Fiona Phillips: I was paid far less on GMTV than Eamonn Holmes

Fiona Phillips, pictured with Emonn Holmes in 2001, says she also had to fight for maternity pay after being told by bosses that ‘viewers don’t like pregnant woman on TV’.
Fiona Phillips, pictured with Emonn Holmes in 2001, says she also had to fight for maternity pay after being told by bosses that ‘viewers don’t like pregnant woman on TV’. Photograph: Peter Garner Glowski/PA

The former GMTV presenter Fiona Phillips has revealed that she was paid considerably less than her co-host Eamonn Holmes.

The pair formed one of Britain’s most memorable breakfast TV partnerships between 1996 and 2005, when Holmes departed for Sky News. Phillips continued for a further three years full-time on the ITV show’s sofa.

In her Daily Mirror column on Saturday, Phillips said she was “a relative pauper in relation to my on-screen king, Eamonn Holmes.

“Monetarily I was well adrift of my on-screen partner, who also had ‘perks’ that I clearly wasn’t deemed worthy of.”

The revelation comes as more companies report their gender pay gap before a 4 April deadline. This week ITN, which makes news programmes for ITV and Channel 4, reported a gender pay gap of 19.6%.

Phillips also said she had to fight for maternity pay after being told by bosses that viewers did not like seeing pregnant women on TV – “especially early in the morning”.

In her column she said she was “shamed” for her pregnancy and was told she could not appear on air once it showed too much.

“In the end I stayed until I was eight months’ pregnant, enabled by my handy trick of always wearing slimming black tops and trousers-skirts under whichever jacket I chose to cover myself up with,” Phillips wrote.
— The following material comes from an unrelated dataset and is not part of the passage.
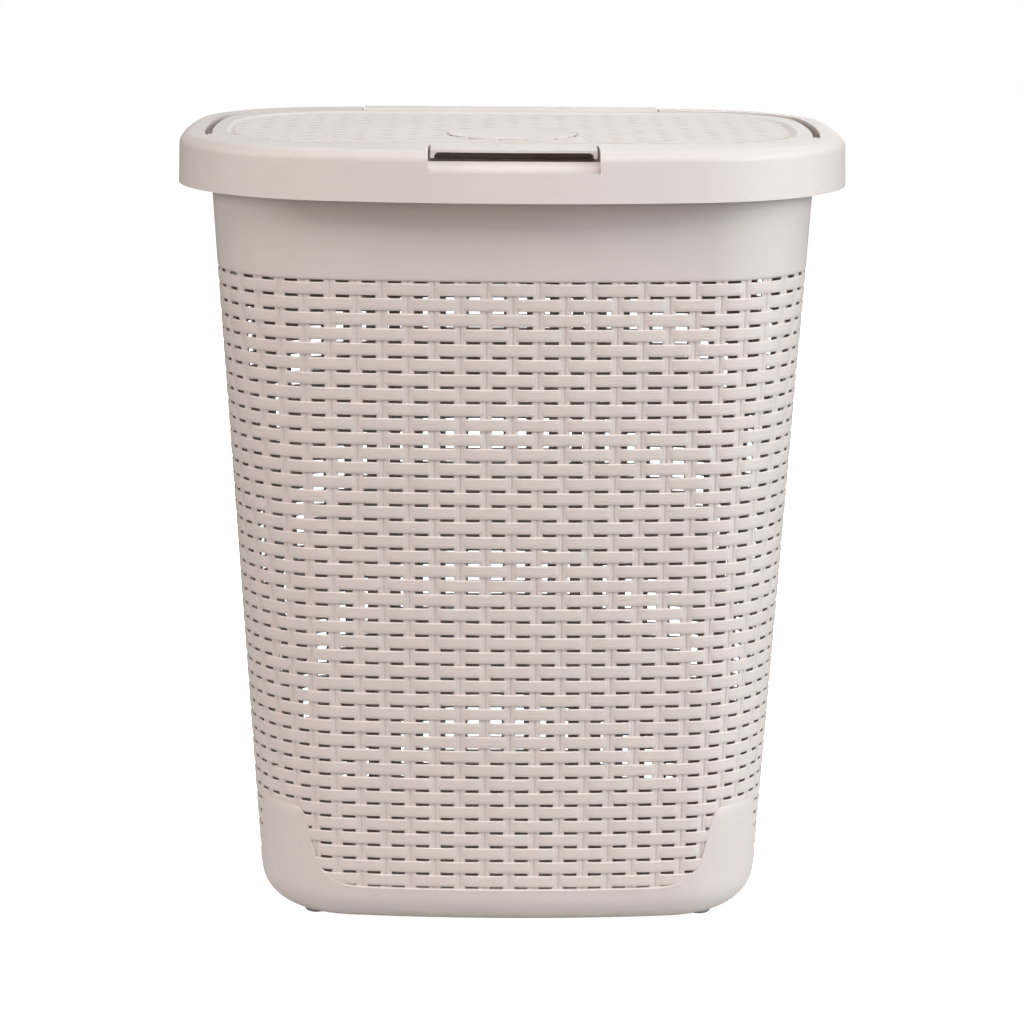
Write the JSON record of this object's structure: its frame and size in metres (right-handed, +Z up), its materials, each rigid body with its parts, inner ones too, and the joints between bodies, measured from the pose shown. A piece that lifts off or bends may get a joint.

She cited family reasons for her decision to leave GMTV in 2008, but admitted it had been “the hardest decision I have ever made”.

In a statement announcing her departure, she said: “I love the job but I’ve got other responsibilities – the children, a home life and an elderly dad who needs me – and I’ve recognised that I can’t have it all.”

The Mirror reported at the time that Phillips was leaving midway through a three-year contract worth £1.5m.

Phillips met her husband, Martin Frizell, working on GMTV. He later became editor of the programme but was sacked after ITV took full control of the breakfast broadcaster in 2009.

A Labour supporter, Phillips turned down the offer of a peerage and a role as a health minister in Gordon Brown’s government in 2007, telling the Guardian she was concerned about the resulting public scrutiny.

“I thought ‘am I up to the job? What effect would it have on the family when I did something wrong and the press had my guts for garters?’”

As well as writing her Mirror column, which Phillips has said brings “a certain amount of respect and standing”, she has been a freelance TV and radio presenter since leaving GMTV.

GMTV ended in 2010 and ITV’s breakfast show is now called Good Morning Britain.